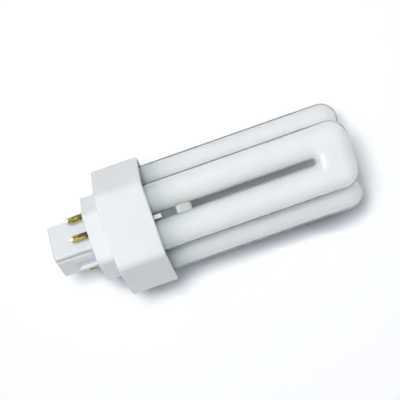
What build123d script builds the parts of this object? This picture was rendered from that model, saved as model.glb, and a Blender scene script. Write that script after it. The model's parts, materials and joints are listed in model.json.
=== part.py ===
from build123d import *
from math import asin, atan2, cos, hypot, radians, sin, sqrt
import os

os.makedirs("parts", exist_ok=True)

# Plug-in fluorescent lamp: three folded glass tubes in a collar, on a cap with four pins.
# It lies as it comes to rest, on one short side of the collar and on the two lower bends.
# Heights along the lamp are counted from the pin plane, the face that the pins stand out of.

# Glass tube, folded three times
leg_diameter = 11.6
leg_gap = 2.3
leg_flat = 0.1
fold_offset = 12.7
tube_reach = 100.0
bend_depth = 14.3
bend_corner = 6.6
foot_proud = 1.4
bridge_diameter = 4.0
bridge_height = 36.0
bridge_inset = 1.0
seal_width = 7.0
seal_thickness = 3.0
seal_length = 1.9
seal_round = 0.6

# Silicone beads between the two legs of each fold
bead_start = 33.0
bead_length = 6.0
bead_width = 4.8
bead_inset = 3.0
bead_proud = 2.5
bead_round = 1.0
bead_chamfer = 0.6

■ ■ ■

▶ Short problem
Starting at the first line of the data above, please restate word for word every line up to and including the one that holds "# Heights along", and add nothing else.

▶ Solution for this task
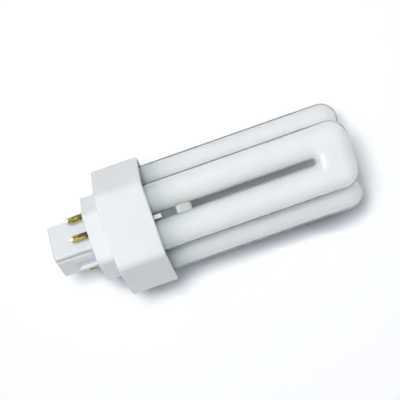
What build123d script builds the parts of this object? This picture was rendered from that model, saved as model.glb, and a Blender scene script. Write that script after it. The model's parts, materials and joints are listed in model.json.
=== part.py ===
from build123d import *
from math import asin, atan2, cos, hypot, radians, sin, sqrt
import os

os.makedirs("parts", exist_ok=True)

# Plug-in fluorescent lamp: three folded glass tubes in a collar, on a cap with four pins.
# It lies as it comes to rest, on one short side of the collar and on the two lower bends.
# Heights along the lamp are counted from the pin plane, the face that the pins stand out of.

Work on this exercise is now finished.